Academy M113A1 ACAV in 1/35
  Started: November / 2016
Finished: May / 2017

 

If memory serves me well, this may well be my first 1/35 scale AFV in decades! I always saw the the M113 as a symbol of Vietnam War, and decided to give the Academy kit a go during a group build of our modeling club last year. I didn't finish it in time, so I decided to put it in a small diorama. 

And since it was a group build, I did not worry about taking in progress photos... sorry. I will show you here only pictures of the finished model.

It was a rewarding experience to me, and I must add that - after so many 1/72 projects - the possibility of holding the parts with my bare fingers unfolded a whole new modeling universe to me.

Back to modeling, this is the boxart of my sample:

        

   
Planning to display the M113 in a vignette, I knew from the outset that I would be using some figures on top of the 'taxi'. Therefore I tried to make a prompt job on the interior, as not much would be visible with the figures riding the vehicle. Leaving the engine out, all I needed was an afternoon and an evening to finish off the interior:
   



    
The Academy kit is reasonably well detailed, but I didn't even bothered with ejection pin marks. All I did was to paint the interior, add some weathering and a lot of dirt on the floor. The kit's decals add much to the realism too, particularly the many placards, even though almost nothing will be quite visible with the crew onboard:
     
 



   
Fast forward a few months and the model was finished, except for the figures and the base. Let me show you some photos of the finished model and then I'll go back to cover the details up close (click for a larger image):
   






   
The assembly of the model went pretty fast. All I had to add were more realistic weld fillets along the joints using stretched sprue and liquid cement. The color is my own mix of Tamiya paints starting with the XF-13 J.A. Green and adding yellow, green, and grey. In the end I think I just turned 360 degrees and arrived at the same XF-13... Anyway, this is a perfect start for a Vietnam era olive green, and there are plenty color photos showing that. One thing that I've been doing more and more in my recent models is to add X-22 Gloss Clear to Tamiya paints. This not only results a satin finish to the model - sometimes sparing a clear coat preparatory for the decals, but also leaves a better surface to washes, filters and all the weathering that follow.

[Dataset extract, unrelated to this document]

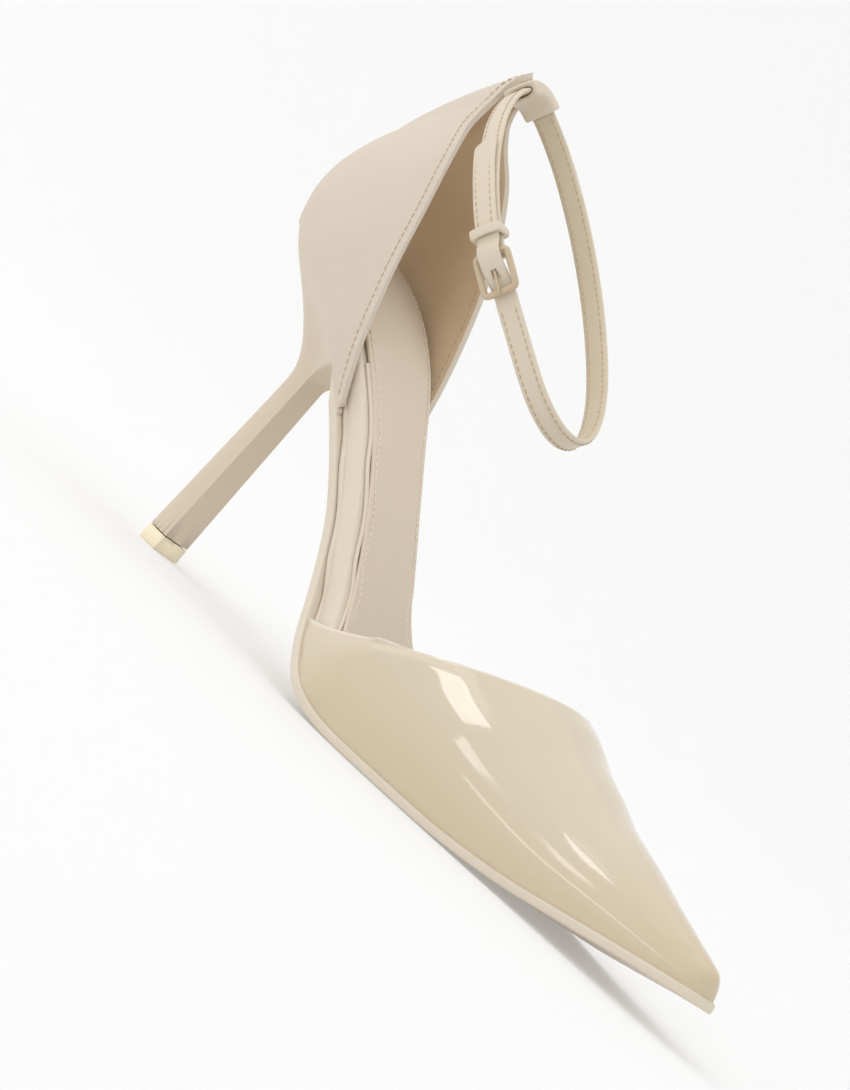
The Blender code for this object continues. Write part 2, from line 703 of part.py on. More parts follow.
def sleeve(name, material, frames, hole_width, hole_low, hole_high, wall):
    """Leather sleeve round the strap: a closed strip swept along the strap's own frames."""
    inner = [(hole_width / 2, hole_low), (hole_width / 2, hole_high),
             (-hole_width / 2, hole_high), (-hole_width / 2, hole_low)]
    bend = wall * 0.6
    reach, low, high = hole_width / 2 + wall, hole_low - wall, hole_high + wall
    outer = [(reach, low + bend), (reach, high - bend), (reach - bend, high), (-reach + bend, high),
             (-reach, high - bend), (-reach, low + bend), (-reach + bend, low), (reach - bend, low)]
    bm = bmesh.new()
    tubes = []
    for profile in (outer, inner):
        tubes.append([[bm.verts.new(spot + LOOP_UP * x + out * y) for x, y in profile]
                      for spot, along, out in frames])
    for tube in tubes:
        for near, far in zip(tube, tube[1:]):
            for i in range(len(near)):
                j = (i + 1) % len(near)
                bm.faces.new((near[i], near[j], far[j], far[i]))
    for end in (0, -1):
        out_ring, in_ring = tubes[0][end], tubes[1][end]
        for k in range(4):
            near, far = out_ring[(2 * k) % 8], out_ring[(2 * k + 1) % 8]
            bm.faces.new((in_ring[k], in_ring[(k + 1) % 4], far, near))
            bm.faces.new((in_ring[(k + 1) % 4], out_ring[(2 * k + 2) % 8], far))
    return make_object(name, bm, material, 30)


def build_tab(material, loop):
    """Tunnel on top of the counter that the strap runs through."""
    frames = [loop.frame(d) for d in np.linspace(-TAB_WIDTH / 2, TAB_WIDTH / 2, 9)]
    deep = STRAP_THICKNESS / 2 + SLEEVE_CLEARANCE
    return sleeve("back_tab", material, frames, STRAP_WIDTH + 2 * SLEEVE_CLEARANCE, -deep, deep, TAB_WALL)


def build_keeper(material, loop):
    """Loop that holds the strap's end down."""
    second = buckle_levels().second
    middle = loop.buckle - KEEPER_TO_BUCKLE
    frames = [loop.frame(middle + step * KEEPER_LENGTH) for step in (-0.5, 0.0, 0.5)]
    low = -STRAP_THICKNESS / 2 - SLEEVE_CLEARANCE
    high = second + STRAP_THICKNESS / 2 + SLEEVE_CLEARANCE
    return sleeve("keeper", material, frames, STRAP_WIDTH + 2 * SLEEVE_CLEARANCE, low, high, KEEPER_WALL)


def rod_ring(spot, first, second, radius, sides=8):
    """Round cross-section in the plane of two directions."""
    turns = [2 * math.pi * (i + 0.5) / sides for i in range(sides)]
    return [spot + first * (radius * math.cos(t)) + second * (radius * math.sin(t)) for t in turns]


def build_buckle(material, loop):
    """Rectangular frame bent from square wire, open in the middle."""
    spot, along, out = loop.frame(loop.buckle)
    spot = spot + out * buckle_levels().frame
    radius = BUCKLE_WIRE / 2
    half_long, half_wide = BUCKLE_LENGTH / 2 - radius, BUCKLE_WIDTH / 2 - radius
    bend = 0.0010
    rings = []
    for sign_long, sign_wide, start in ((1, 1, 0), (-1, 1, 90), (-1, -1, 180), (1, -1, 270)):
        middle = spot + along * (sign_long * (half_long - bend)) + LOOP_UP * (sign_wide * (half_wide - bend))
        for step in range(4):
            turn = math.radians(start + 30 * step)
            away = along * math.cos(turn) + LOOP_UP * math.sin(turn)
            rings.append(rod_ring(middle + away * bend, away, out, radius))
    return make_object("buckle_frame", loft(rings, closed=True), material, 40)


def build_prong(material, loop):
    """Prong that goes from the hinge bar through the strap's hole to rest on the front bar."""
    spot, along, out = loop.frame(loop.buckle)
    (hinge, low), (front, high) = prong_line()
    radius = PRONG_WIRE / 2
    rings = []
    for share, size in ((0.0, 1.0), (0.5, 1.0), (0.93, 0.9), (1.0, 0.55)):
        spine = spot + along * (hinge + (front - hinge) * share) + out * (low + (high - low) * share)
        rings.append(rod_ring(spine, LOOP_UP, out, radius * size))
    return make_object("buckle_prong", loft(rings), material, 50)


def stand_on_origin(pieces):
    """Move all pieces so that the floor's origin is under the middle of the shoe."""
    bpy.context.view_layer.update()
    graph = bpy.context.evaluated_depsgraph_get()
    points = []
    for piece in pieces:
        mesh = piece.evaluated_get(graph).to_mesh()
        points += [vertex.co.copy() for vertex in mesh.vertices]
    middle = [(min(p[k] for p in points) + max(p[k] for p in points)) / 2 for k in (0, 1)]
    for obj in bpy.data.objects:
        obj.location = (-middle[0], -middle[1], 0)


def build_shoe():
    clear_scene()
    leather = make_material("beige leather", LEATHER, 0.55)
    edge = make_material("cream edge", EDGE_CREAM, 0.45)
    vinyl = make_material("glossy vinyl", VINYL, 0.08)
    rubber = make_material("lift rubber", LIFT_RUBBER, 0.50)
    enamel = make_material("beige enamel", ENAMEL, 0.30)
    loop = AnkleLoop()
    pieces = [
        build_outsole(edge),
        build_insole_board(leather),
        build_sock(leather),
        build_vamp(vinyl),
        build_counter(leather),
        build_heel(leather),
        build_lift(rubber),
        build_strap(leather, loop),
        build_tab(leather, loop),
        build_keeper(leather, loop),
        build_buckle(enamel, loop),
        build_prong(enamel, loop),
    ]
    stand_on_origin(pieces)
    return pieces


build_shoe()
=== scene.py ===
# %% [markdown]
# A pointed pump with an ankle strap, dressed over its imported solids. Each piece is made the way a
# shoemaker would think of it: a glossy vamp pulled over the last, a covered heel, a folded and stitched
# counter, a wrapped foot board, and a strap run through a tab behind the ankle.

import math
from collections import namedtuple

import bpy
import numpy as np
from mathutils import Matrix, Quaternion, Vector


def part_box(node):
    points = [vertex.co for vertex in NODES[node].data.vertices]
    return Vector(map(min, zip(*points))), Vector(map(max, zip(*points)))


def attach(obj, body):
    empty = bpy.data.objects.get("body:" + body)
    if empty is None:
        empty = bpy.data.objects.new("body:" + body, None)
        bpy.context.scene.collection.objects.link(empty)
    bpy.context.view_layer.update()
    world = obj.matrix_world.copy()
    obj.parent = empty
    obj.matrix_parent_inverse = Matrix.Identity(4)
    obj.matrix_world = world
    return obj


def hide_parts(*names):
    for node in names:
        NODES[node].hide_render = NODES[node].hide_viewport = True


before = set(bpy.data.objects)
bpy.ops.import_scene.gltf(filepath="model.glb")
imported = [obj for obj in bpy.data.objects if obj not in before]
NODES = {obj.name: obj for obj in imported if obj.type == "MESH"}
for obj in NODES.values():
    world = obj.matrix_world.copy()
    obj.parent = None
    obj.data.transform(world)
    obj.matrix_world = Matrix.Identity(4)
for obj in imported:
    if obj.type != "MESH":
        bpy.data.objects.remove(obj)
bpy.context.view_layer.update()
print("solids:", sorted(NODES))

# %% [markdown]
# The camera stands level with the shoe on its outer side, a little ahead of it, and is rolled so that
# the toe points to the lower right. A long lens from a metre away keeps the photograph's perspective.

# %% Camera
CAMERA_AIM = Vector((-0.0135, 0.0135, 0.0465))
CAMERA_TURN = math.radians(-48.99)
CAMERA_RISE = math.radians(2.70)
CAMERA_DISTANCE = 1.032
CAMERA_ROLL = math.radians(39.79)
SENSOR_HEIGHT = 36.0
LENS = 145.4

bpy.ops.object.select_all(action="DESELECT")
away = Vector((math.sin(CAMERA_TURN) * math.cos(CAMERA_RISE),
               -math.cos(CAMERA_TURN) * math.cos(CAMERA_RISE),
               math.sin(CAMERA_RISE)))
bpy.ops.object.camera_add(location=CAMERA_AIM + away * CAMERA_DISTANCE)
camera = bpy.context.object
camera.name = "camera"
camera.rotation_mode = "QUATERNION"
camera.rotation_quaternion = (-away).to_track_quat("-Z", "Y") @ Quaternion((0, 0, 1), CAMERA_ROLL)
camera.data.sensor_fit = "VERTICAL"
camera.data.sensor_height = SENSOR_HEIGHT
camera.data.lens = LENS
camera.data.clip_start = 0.01
bpy.context.scene.camera = camera
bpy.context.scene.view_settings.view_transform = "Standard"

# %% [markdown]
# The shoe stands in a plain white dish: a flat floor that curves up into a wall all round, so no
# horizon shows from any side. It is a disc whose raised rim has its corner rounded by a wide bevel.

# %% Floor
FLOOR_RADIUS, FLOOR_SIDES = 1.9, 96
WALL_HEIGHT = 3.2
BEND_WIDTH, BEND_STEPS, BEND_ANGLE = 1.1, 16, math.radians(60)
FLOOR_WHITE = (0.68, 0.68, 0.68, 1.0)
FLOOR_GLOW = 0.22
FLOOR_ROUGHNESS = 0.9


def paint(name, colour, roughness):
    """A Principled material with its shader, ready for nodes."""
    material = bpy.data.materials.new(name)
    material.use_nodes = True
    shader = material.node_tree.nodes["Principled BSDF"]
    shader.inputs["Base Color"].default_value = colour
    shader.inputs["Roughness"].default_value = roughness
    return material, shader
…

Once the main color was dry, I added a bit of white to make a lighter tone and highlighted several panels. This worked as a regular fading, and also as an initial dusting. The next step was to use the sponge method to create paint chipping on the steel parts. I said steel parts, for the M113 hull was made of Aluminum and wouldn't oxidize as dark as the steel. More on that later.

One of the aspects that I like in Vietnam vehicles is the messy disposition of things spread out all over the vehicle. I tried to replicate some of them, following what I saw in the photos. First, canvas belts were tightly tied around the commander cupola. They were made with painted Tamiya tape, pieces of thin plastic and photoetched buckles.

Another item that I saw repeatedly in wartime photos of ACAVs were bandoliers hanging on the M-60 shields. Crews used them to store granades, extra ammo, cigarettes, magazines, bottles, you name it. I thought it would be a learning challenge to scratchbuilt one, which I did using lead foil. Interestingly, I made it right in my first try and really liked the process and the final result. I left my bandolier with empty pockets, though.
   




   
And since I was at it, I also scratchbuilt smoke and fragmentation granades and hanged them along the belts. The ammo belts came from Academy and Dragon gun sets. The later is more detailed but molded in a very brittle plastic, so I had some trouble to pose it draped over the right side M60 shield. Crews used to do it sometimes to keep rounds dry...

The .50 cal MG assembly was added only at the end, but an eagle eye will note the tracer rounds in the ammo box. It also came from the Academy gun set:
   



   
At this point I was really pushing myself to make the hull look realistically busy. Extra fuel/water cans were added to the rear left mudguard, again following photos. I tied them with lead strips and photoetched buckles. A water can was marked with a red tape, simulated by airbrushing not well thinned GSI red paint. This creates a maleable layer of paint, so when I pressed my fingers around the can, the red tape ended up looking like it was stretched.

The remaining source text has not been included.